▶ _Brief_: Output the full material exactly as it appears here.

▶ _Supplied material_:
- - -
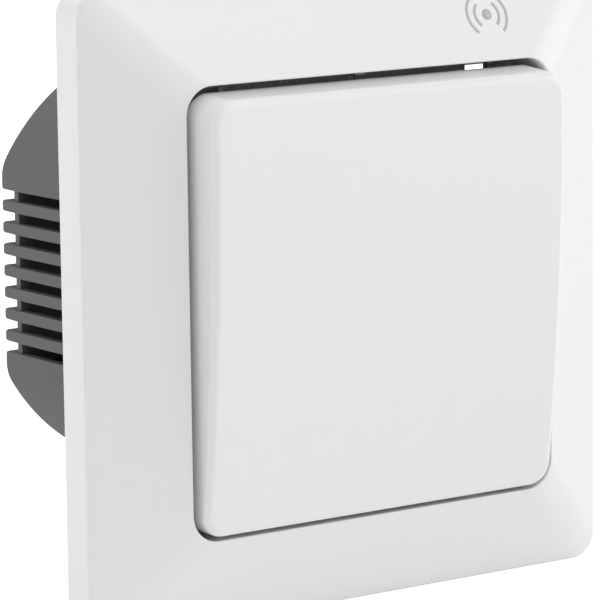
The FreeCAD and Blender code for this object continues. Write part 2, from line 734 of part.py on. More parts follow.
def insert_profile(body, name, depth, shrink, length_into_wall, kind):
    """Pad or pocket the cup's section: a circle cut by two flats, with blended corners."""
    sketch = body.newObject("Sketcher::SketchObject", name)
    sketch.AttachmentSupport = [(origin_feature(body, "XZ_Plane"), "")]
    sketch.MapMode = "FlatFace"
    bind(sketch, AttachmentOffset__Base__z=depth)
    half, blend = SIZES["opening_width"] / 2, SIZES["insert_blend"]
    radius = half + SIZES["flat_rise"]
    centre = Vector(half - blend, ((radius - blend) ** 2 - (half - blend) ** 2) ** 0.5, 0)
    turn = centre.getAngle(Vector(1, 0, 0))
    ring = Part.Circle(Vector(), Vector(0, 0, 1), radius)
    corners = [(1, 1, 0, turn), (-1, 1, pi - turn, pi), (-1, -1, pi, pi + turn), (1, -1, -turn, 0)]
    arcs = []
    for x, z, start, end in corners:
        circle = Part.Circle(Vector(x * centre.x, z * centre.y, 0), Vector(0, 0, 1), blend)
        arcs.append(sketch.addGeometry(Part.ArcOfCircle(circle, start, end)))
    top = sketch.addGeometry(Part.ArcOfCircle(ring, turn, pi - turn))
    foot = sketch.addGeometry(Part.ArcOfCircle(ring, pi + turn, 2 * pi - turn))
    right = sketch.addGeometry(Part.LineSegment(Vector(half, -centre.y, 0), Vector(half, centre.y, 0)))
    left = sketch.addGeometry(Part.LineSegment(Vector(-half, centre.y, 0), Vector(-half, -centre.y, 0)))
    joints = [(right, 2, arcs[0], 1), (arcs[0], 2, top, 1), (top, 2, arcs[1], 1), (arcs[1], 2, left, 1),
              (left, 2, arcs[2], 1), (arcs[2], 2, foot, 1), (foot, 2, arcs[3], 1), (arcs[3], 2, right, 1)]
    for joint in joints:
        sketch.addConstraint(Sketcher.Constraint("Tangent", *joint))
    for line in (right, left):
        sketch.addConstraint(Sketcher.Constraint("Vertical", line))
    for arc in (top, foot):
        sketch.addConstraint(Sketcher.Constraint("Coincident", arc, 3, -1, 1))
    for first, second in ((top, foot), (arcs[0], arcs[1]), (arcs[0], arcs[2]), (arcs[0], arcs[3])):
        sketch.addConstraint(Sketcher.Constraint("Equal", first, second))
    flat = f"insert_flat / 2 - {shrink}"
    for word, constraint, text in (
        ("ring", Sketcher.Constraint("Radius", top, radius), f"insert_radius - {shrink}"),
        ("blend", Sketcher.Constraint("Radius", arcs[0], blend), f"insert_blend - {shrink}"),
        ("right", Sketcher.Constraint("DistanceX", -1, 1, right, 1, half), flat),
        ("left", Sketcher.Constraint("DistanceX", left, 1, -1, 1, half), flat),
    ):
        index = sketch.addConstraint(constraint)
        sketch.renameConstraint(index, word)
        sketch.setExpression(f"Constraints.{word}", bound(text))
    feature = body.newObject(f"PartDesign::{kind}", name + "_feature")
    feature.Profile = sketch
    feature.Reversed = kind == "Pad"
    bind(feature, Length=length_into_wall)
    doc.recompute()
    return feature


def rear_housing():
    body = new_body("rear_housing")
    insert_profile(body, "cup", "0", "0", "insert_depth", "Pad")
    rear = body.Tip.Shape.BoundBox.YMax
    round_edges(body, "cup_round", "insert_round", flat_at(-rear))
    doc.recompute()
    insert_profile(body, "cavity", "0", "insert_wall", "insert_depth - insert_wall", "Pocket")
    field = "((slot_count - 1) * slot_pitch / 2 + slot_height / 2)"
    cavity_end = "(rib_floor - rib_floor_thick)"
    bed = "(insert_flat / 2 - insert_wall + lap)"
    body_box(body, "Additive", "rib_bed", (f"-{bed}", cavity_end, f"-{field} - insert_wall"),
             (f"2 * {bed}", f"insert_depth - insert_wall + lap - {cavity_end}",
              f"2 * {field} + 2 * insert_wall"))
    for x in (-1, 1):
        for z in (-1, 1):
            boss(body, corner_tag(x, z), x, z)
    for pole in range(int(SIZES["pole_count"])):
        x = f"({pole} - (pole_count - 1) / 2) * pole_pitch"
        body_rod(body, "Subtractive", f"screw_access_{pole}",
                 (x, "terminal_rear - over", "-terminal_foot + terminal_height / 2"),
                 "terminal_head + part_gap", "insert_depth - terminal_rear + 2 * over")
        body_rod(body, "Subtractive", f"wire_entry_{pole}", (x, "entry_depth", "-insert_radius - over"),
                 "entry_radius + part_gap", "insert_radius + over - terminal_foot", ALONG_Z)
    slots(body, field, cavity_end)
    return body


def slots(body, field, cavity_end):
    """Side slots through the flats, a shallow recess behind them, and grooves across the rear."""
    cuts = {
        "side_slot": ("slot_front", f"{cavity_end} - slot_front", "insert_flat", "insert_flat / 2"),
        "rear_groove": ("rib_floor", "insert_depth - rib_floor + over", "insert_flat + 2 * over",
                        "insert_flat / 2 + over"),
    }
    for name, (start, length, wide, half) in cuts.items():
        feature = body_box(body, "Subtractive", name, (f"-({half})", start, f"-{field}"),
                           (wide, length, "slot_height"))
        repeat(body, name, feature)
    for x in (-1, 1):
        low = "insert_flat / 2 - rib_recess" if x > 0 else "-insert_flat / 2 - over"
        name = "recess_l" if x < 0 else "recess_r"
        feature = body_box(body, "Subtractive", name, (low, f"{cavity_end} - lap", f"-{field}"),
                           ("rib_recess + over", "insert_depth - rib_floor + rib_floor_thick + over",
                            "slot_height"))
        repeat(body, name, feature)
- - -
▶ _Answer for the task_:
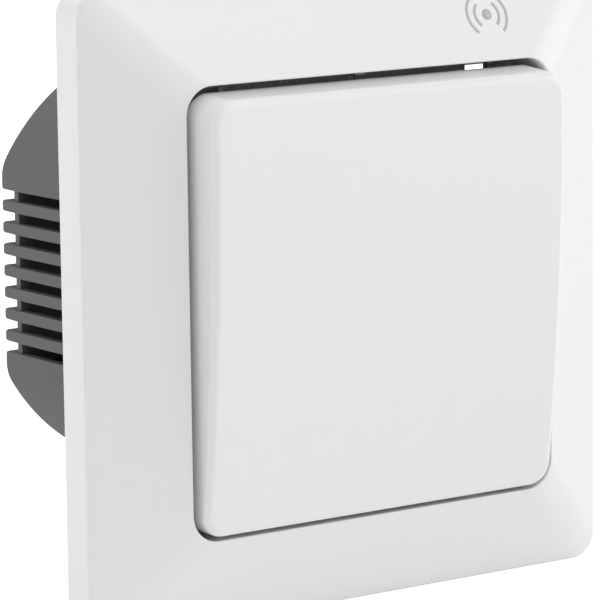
The FreeCAD and Blender code for this object continues. Write part 2, from line 734 of part.py on. More parts follow.
def insert_profile(body, name, depth, shrink, length_into_wall, kind):
    """Pad or pocket the cup's section: a circle cut by two flats, with blended corners."""
    sketch = body.newObject("Sketcher::SketchObject", name)
    sketch.AttachmentSupport = [(origin_feature(body, "XZ_Plane"), "")]
    sketch.MapMode = "FlatFace"
    bind(sketch, AttachmentOffset__Base__z=depth)
    half, blend = SIZES["opening_width"] / 2, SIZES["insert_blend"]
    radius = half + SIZES["flat_rise"]
    centre = Vector(half - blend, ((radius - blend) ** 2 - (half - blend) ** 2) ** 0.5, 0)
    turn = centre.getAngle(Vector(1, 0, 0))
    ring = Part.Circle(Vector(), Vector(0, 0, 1), radius)
    corners = [(1, 1, 0, turn), (-1, 1, pi - turn, pi), (-1, -1, pi, pi + turn), (1, -1, -turn, 0)]
    arcs = []
    for x, z, start, end in corners:
        circle = Part.Circle(Vector(x * centre.x, z * centre.y, 0), Vector(0, 0, 1), blend)
        arcs.append(sketch.addGeometry(Part.ArcOfCircle(circle, start, end)))
    top = sketch.addGeometry(Part.ArcOfCircle(ring, turn, pi - turn))
    foot = sketch.addGeometry(Part.ArcOfCircle(ring, pi + turn, 2 * pi - turn))
    right = sketch.addGeometry(Part.LineSegment(Vector(half, -centre.y, 0), Vector(half, centre.y, 0)))
    left = sketch.addGeometry(Part.LineSegment(Vector(-half, centre.y, 0), Vector(-half, -centre.y, 0)))
    joints = [(right, 2, arcs[0], 1), (arcs[0], 2, top, 1), (top, 2, arcs[1], 1), (arcs[1], 2, left, 1),
              (left, 2, arcs[2], 1), (arcs[2], 2, foot, 1), (foot, 2, arcs[3], 1), (arcs[3], 2, right, 1)]
    for joint in joints:
        sketch.addConstraint(Sketcher.Constraint("Tangent", *joint))
    for line in (right, left):
        sketch.addConstraint(Sketcher.Constraint("Vertical", line))
    for arc in (top, foot):
        sketch.addConstraint(Sketcher.Constraint("Coincident", arc, 3, -1, 1))
    for first, second in ((top, foot), (arcs[0], arcs[1]), (arcs[0], arcs[2]), (arcs[0], arcs[3])):
        sketch.addConstraint(Sketcher.Constraint("Equal", first, second))
    flat = f"insert_flat / 2 - {shrink}"
    for word, constraint, text in (
        ("ring", Sketcher.Constraint("Radius", top, radius), f"insert_radius - {shrink}"),
        ("blend", Sketcher.Constraint("Radius", arcs[0], blend), f"insert_blend - {shrink}"),
        ("right", Sketcher.Constraint("DistanceX", -1, 1, right, 1, half), flat),
        ("left", Sketcher.Constraint("DistanceX", left, 1, -1, 1, half), flat),
    ):
        index = sketch.addConstraint(constraint)
        sketch.renameConstraint(index, word)
        sketch.setExpression(f"Constraints.{word}", bound(text))
    feature = body.newObject(f"PartDesign::{kind}", name + "_feature")
    feature.Profile = sketch
    feature.Reversed = kind == "Pad"
    bind(feature, Length=length_into_wall)
    doc.recompute()
    return feature


def rear_housing():
    body = new_body("rear_housing")
    insert_profile(body, "cup", "0", "0", "insert_depth", "Pad")
    rear = body.Tip.Shape.BoundBox.YMax
    round_edges(body, "cup_round", "insert_round", flat_at(-rear))
    doc.recompute()
    insert_profile(body, "cavity", "0", "insert_wall", "insert_depth - insert_wall", "Pocket")
    field = "((slot_count - 1) * slot_pitch / 2 + slot_height / 2)"
    cavity_end = "(rib_floor - rib_floor_thick)"
    bed = "(insert_flat / 2 - insert_wall + lap)"
    body_box(body, "Additive", "rib_bed", (f"-{bed}", cavity_end, f"-{field} - insert_wall"),
             (f"2 * {bed}", f"insert_depth - insert_wall + lap - {cavity_end}",
              f"2 * {field} + 2 * insert_wall"))
    for x in (-1, 1):
        for z in (-1, 1):
            boss(body, corner_tag(x, z), x, z)
    for pole in range(int(SIZES["pole_count"])):
        x = f"({pole} - (pole_count - 1) / 2) * pole_pitch"
        body_rod(body, "Subtractive", f"screw_access_{pole}",
                 (x, "terminal_rear - over", "-terminal_foot + terminal_height / 2"),
                 "terminal_head + part_gap", "insert_depth - terminal_rear + 2 * over")
        body_rod(body, "Subtractive", f"wire_entry_{pole}", (x, "entry_depth", "-insert_radius - over"),
                 "entry_radius + part_gap", "insert_radius + over - terminal_foot", ALONG_Z)
    slots(body, field, cavity_end)
    return body


def slots(body, field, cavity_end):
    """Side slots through the flats, a shallow recess behind them, and grooves across the rear."""
    cuts = {
        "side_slot": ("slot_front", f"{cavity_end} - slot_front", "insert_flat", "insert_flat / 2"),
        "rear_groove": ("rib_floor", "insert_depth - rib_floor + over", "insert_flat + 2 * over",
                        "insert_flat / 2 + over"),
    }
    for name, (start, length, wide, half) in cuts.items():
        feature = body_box(body, "Subtractive", name, (f"-({half})", start, f"-{field}"),
                           (wide, length, "slot_height"))
        repeat(body, name, feature)
    for x in (-1, 1):
        low = "insert_flat / 2 - rib_recess" if x > 0 else "-insert_flat / 2 - over"
        name = "recess_l" if x < 0 else "recess_r"
        feature = body_box(body, "Subtractive", name, (low, f"{cavity_end} - lap", f"-{field}"),
                           ("rib_recess + over", "insert_depth - rib_floor + rib_floor_thick + over",
                            "slot_height"))
        repeat(body, name, feature)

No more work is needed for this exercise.